For most players, the answer is: not necessarily. If you’re on a midrange GPU like an RTX 3060 or RX 6600, you can confidently target 1440p/60 on Medium settings with 16 GB of RAM. The game will look great and run smoothly, even without ray tracing.
If your sights are set on 4K with ray tracing maxed out, however, start budgeting. Techland’s Ultra tier effectively requires a current-generation flagship GPU or a just-released successor.
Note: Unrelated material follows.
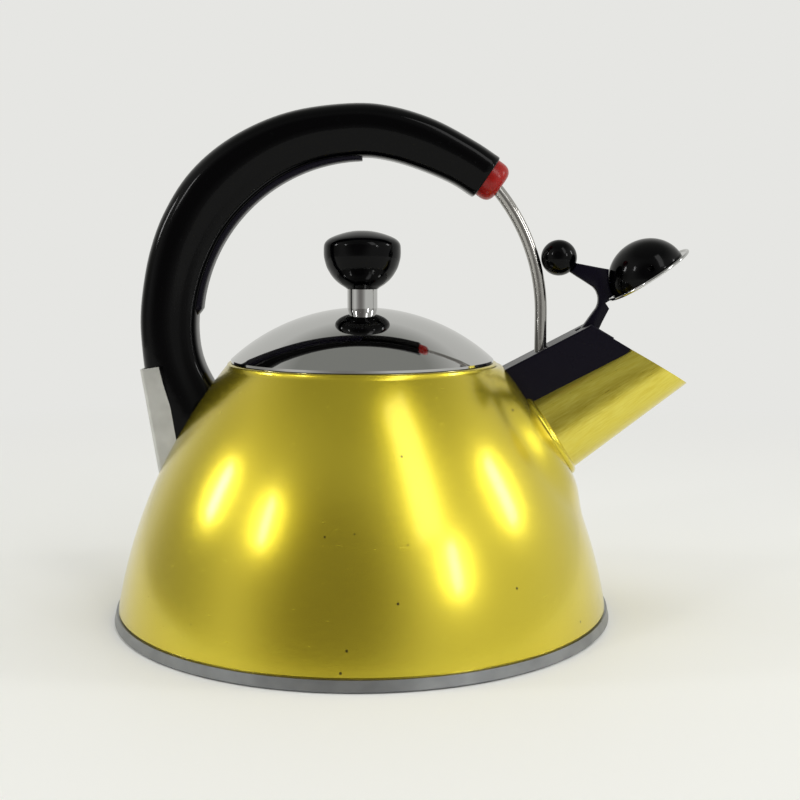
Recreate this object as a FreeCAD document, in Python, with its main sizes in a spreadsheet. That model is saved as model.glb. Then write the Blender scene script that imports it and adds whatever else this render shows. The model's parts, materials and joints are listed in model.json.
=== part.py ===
import FreeCAD, Part
import math
import os
import Sketcher
from FreeCAD import Vector

# Stovetop whistling kettle, in millimetres. The origin is the centre of the base's underside,
# +Z is up and +X runs from the handle's foot towards the spout. The middle plane is y = 0.

SIZES = [
    ("foot_radius", 106.1, "body where it leaves the base"),
    ("base_spread", 1.8, "base cap beyond the body"),
    ("base_height", 4.8, "underside to the body's floor"),
    ("base_skin", 0.8, "bottom of the base cap"),
    ("base_rim", 1.6, "wall of the base cap"),
    ("foot_step", 0.9, "depth of the groove above the base"),
    ("foot_groove", 0.6, "height of the groove above the base"),
    ("dome_arc", 219.8, "radius of the body's side line"),
    ("body_wall", 1.0, "sheet of the body"),
    ("ledge_width", 8.4, "body under its rolled rim, beyond the opening"),
    ("rim_round", 1.2, "rolled edge of the rim"),
    ("mouth_height", 109.6, "ledge that the lid rests on"),
    ("mouth_radius", 50.0, "opening for filling"),
    ("collar_depth", 6.0, "turned-down collar of the opening"),
    ("pad_proud", 0.65, "the spout's flat above the body's curve"),
    ("pad_radius", 25.0, "flat that the spout and its block stand on"),
    ("pad_shift", 26.5, "centre of the flat along it"),
    ("pad_depth", 8.0, "how deep the flat's shoulder starts"),
    ("pad_spread", 16.0, "how much wider the shoulder is there"),
    ("pad_top", 107.6, "height at which the shoulder meets the body"),
    ("spout_tilt", 32.8, "spout above level, in degrees"),
    ("spout_shift", 22.0, "spout's axis along the flat"),
    ("spout_radius", 18.9, "spout where it leaves the body"),
    ("spout_taper", 0.0787, "radius lost per millimetre"),
    ("spout_length", 85.0, "spout before its mouth is cut"),
    ("spout_wall", 1.0, "sheet of the spout"),
    ("spout_entry", 15.0, "hole in the body under the spout"),
    ("collar_spread", 1.9, "weld collar beyond the spout"),
    ("collar_height", 2.4, "weld collar along the spout"),
    ("collar_edge", 0.6, "upright edge of the weld collar"),
    ("collar_round", 2.7, "roundness of the weld collar"),
    ("lip_x", 50.63, "tip of the spout, from the lower side of its foot"),
    ("lip_z", 37.75, "tip of the spout, from the lower side of its foot"),
    ("mouth_drop", 30.6, "mouth plane below level, in degrees"),
    ("block_width", 18.0, "spout block across"),
    ("block_back_x", -8.79, "top of the block beside the body, from the upper side of the spout's foot"),
    ("block_back_z", 12.88, "top of the block beside the body, from the upper side of the spout's foot"),
    ("block_slope", 27.6, "top of the block above level, in degrees"),
    ("block_front_x", 27.91, "top of the block at the hinge, from the upper side of the spout's foot"),
    ("block_nose", 19.6, "front of the block along the mouth plane"),
    ("block_round", 0.7, "edges of the block"),
    ("pivot_x", 25.61, "whistle hinge, from the upper side of the spout's foot"),
    ("pivot_z", 26.88, "whistle hinge, from the upper side of the spout's foot"),
    ("pin_radius", 1.5, "hinge pin"),
    ("pin_cover", 2.0, "block left in front of the blind pin hole"),
    ("running_fit", 0.06, "lever on its pin, on the radius"),
    ("boss_radius", 3.3, "lever round its pin"),
    ("lever_width", 4.4, "lever across"),
    ("washer_width", 0.5, "friction washer in the slot"),
    ("slot_play", 0.05, "beside each friction washer"),
    ("slot_reach", 17.7, "slot along the mouth plane from the pin"),
    ("slot_room", 0.9, "slot beyond the lever's boss"),
    ("open_tilt", 33.6, "whistle plate above level when open, in degrees"),
    ("disc_lift", 5.97, "whistle plate above the pin"),
    ("disc_reach", 37.2, "whistle plate's centre from the pin"),
    ("disc_radius", 19.8, "whistle plate"),
    ("disc_sheet", 0.8, "whistle plate's sheet"),
    ("disc_lip", 0.9, "turned-up edge of the whistle plate"),
    ("disc_hole", 5.0, "steam hole of the whistle plate"),
    ("cup_radius", 9.0, "whistle cup"),
    ("cup_depth", 3.6, "whistle cup"),
    ("cup_sheet", 0.5, "whistle cup's sheet"),
    ("cup_hole", 1.6, "sounding hole of the cup"),
    ("cover_radius", 17.4, "whistle cover"),
    ("cover_wall", 1.6, "whistle cover"),
    ("vent_radius", 1.3, "steam vents of the cover"),
    ("vent_lift", 3.6, "vents above the plate"),
    ("ball_radius", 7.7, "thumb ball"),
    ("ball_turn", 15.1, "thumb ball round the rod's bend, in degrees"),
    ("ball_gap", 0.35, "thumb ball from the rod, when open"),
    ("boss_turn", 41.0, "where the stem leaves the boss, in degrees"),
    ("arm_end", 25.0, "end of the arm inside the cover"),
    ("arm_front_x", 4.6, "front of the arm, from the ball's centre"),
    ("arm_front_z", 5.8, "front of the arm, from the ball's centre"),
    ("arm_back_x", 0.8, "back of the arm, from the ball's centre"),
    ("arm_back_z", 4.6, "back of the arm, from the ball's centre"),
    ("stem_x", 7.1, "front of the lever's stem at the block"),
    ("stem_z", -0.9, "front of the lever's stem at the block"),
    ("heel_x", 15.2, "front of the stem under the plate"),
    ("heel_z", 3.9, "front of the stem under the plate"),
    ("crotch_x", 14.4, "fork of the lever below the ball"),
    ("crotch_z", 15.6, "fork of the lever below the ball"),
    ("neck_x", 10.8, "narrow part of the stem"),
    ("neck_z", 7.2, "narrow part of the stem"),
    ("crotch_arc", 7.5, "curve between fork and neck"),
    ("rod_radius", 2.6, "steel rod"),
    ("rod_x", 6.81, "rod where it enters the block, from the upper side of the spout's foot"),
    ("rod_foot", 7.48, "lower end of the rod, from the upper side of the spout's foot"),
    ("rod_drop", 90.3, "centre of the rod's bend below the handle's top"),
    ("rod_arc", 83.0, "bend of the rod"),
    ("rod_turn", 61.0, "bend of the rod, in degrees"),
    ("rod_seat", 0.05, "bore round the rod in the moulded parts"),
    ("grub_radius", 1.5, "grub screw against the rod"),
    ("grub_height", 5.5, "grub screw above the rod's end"),
    ("handle_width", 23.0, "handle across"),
    ("handle_round", 6.0, "edges of the handle"),
    ("top_x", -7.5, "highest point of the handle"),
    ("handle_rise", 110.7, "highest point of the handle above the ledge"),
    ("end_turn", 45.2, "handle's front end round the rod's bend, in degrees"),
    ("end_depth", 20.6, "front end, back to underside"),
    ("end_lean", 36.0, "handle's axis at its end below level, in degrees"),
    ("foot_depth", 23.3, "handle at its foot, back to underside"),
    ("inset_rise", 14.3, "centre of the underside's arc above the ledge"),
    ("grip_depth", 23.0, "handle at its top, back to underside"),
    ("heel_turn", 2.0, "insert's lower end above level, in degrees"),
    ("toe_turn", 88.5, "insert's front end above level, in degrees"),
    ("tail_turn", 44.0, "hidden end of the handle's back below level, in degrees"),
    ("strip_width", 12.0, "insert across"),
    ("strip_proud", 1.6, "insert below the handle"),
    ("strip_sink", 4.0, "insert into the handle"),
    ("core_depth", 9.0, "moulded channel above the underside"),
    ("tail_reach", 32.2, "hidden end of the underside, from the bracket's corner"),
    ("tail_drop", 12.6, "hidden end of the underside below the ledge"),
    ("cap_radius", 8.7, "red end cap"),
    ("cap_length", 7.9, "red end cap"),
    ("cap_skirt", 2.6, "straight side of the end cap"),
    ("cap_round", 7.0, "roundness of the end cap"),
    ("cap_nose", 4.2, "flat nose of the end cap"),
    ("bracket_inset", 11.4, "upper back corner of the bracket, in from the body's foot"),
    ("bracket_drop", 2.9, "upper back corner of the bracket below the ledge"),
    ("bracket_lean", 8.9, "bracket's back from upright, in degrees"),
    ("bracket_depth", 10.2, "side of the bracket from its back"),
    ("bracket_length", 48.0, "bracket before the body trims it"),
    ("bracket_sheet", 1.2, "sheet of the bracket"),
    ("bracket_round", 1.6, "folded edges of the bracket"),
    ("screw_radius", 2.0, "handle screw and knob screw"),
    ("screw_head", 4.0, "heads of those screws"),
    ("screw_drop", 21.0, "handle screw below the bracket's top"),
    ("screw_length", 15.0, "handle screw under its head"),
    ("nut_radius", 3.6, "threaded inserts"),
    ("lid_cover", 6.7, "edge of the lid beyond the opening"),
    ("lid_rise", 22.0, "crown of the lid above its edge"),
    ("lid_edge", 1.0, "upright edge of the lid"),
    ("lid_sheet", 0.9, "sheet of the lid"),
    ("lid_gap", 0.3, "lid over the ledge"),
    ("lid_flat", 7.0, "flat under the knob's ferrule"),
    ("skirt_play", 0.5, "skirt inside the collar"),
    ("skirt_depth", 11.5, "skirt below the ledge"),
    ("skirt_sheet", 0.6, "sheet of the skirt"),
    ("skirt_flange", 5.6, "flange of the skirt"),
    ("ferrule_radius", 6.5, "knob's ferrule"),
    ("ferrule_height", 8.2, "knob's ferrule"),
    ("ferrule_wall", 1.2, "knob's ferrule"),
    ("knob_radius", 16.6, "widest part of the knob"),
    ("knob_height", 25.0, "knob above its ferrule"),
    ("knob_waist", 16.4, "widest part above the knob's foot"),
    ("knob_foot", 7.2, "foot of the knob"),
    ("knob_belly", 17.5, "curve of the knob's side"),
    ("knob_shoulder", 15.2, "edge of the knob's crown"),
    ("knob_crown", 3.6, "rise of the knob's crown"),
    ("knob_edge", 4.5, "roundness between side and crown"),
    ("knob_insert", 12.0, "depth of the knob's threaded insert"),
    ("thread_room", 1.0, "hole beyond the knob's threaded insert"),
    ("washer_sheet", 1.0, "washer under the lid"),
    ("washer_radius", 5.5, "washer under the lid"),
    ("block_screw", 1.75, "screws from the spout into the block"),
    ("block_screw_head", 3.2, "heads of those screws"),
    ("block_screw_low", 17.0, "first block screw along the spout"),
    ("block_screw_high", 31.0, "second block screw along the spout"),
    ("block_screw_bite", 7.0, "those screws into the block"),
]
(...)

Factor in a platform CPU and 32 GB of RAM, and the total cost of entry could easily top $1,500. For laptop users, thermal limitations mean even the highest-tier mobile GPUs will struggle to match desktop Ultra performance.
The smartest move? Wait for independent benchmarks to land in the days after launch. These will reveal whether DLSS 4 and FSR 3.1 can indeed bridge the hardware gap, or if native rendering still reigns supreme. Until then, admire the ambition of a game that scales from a GTX 1060 to an RTX 5070—but keep your wallet ready for the jump.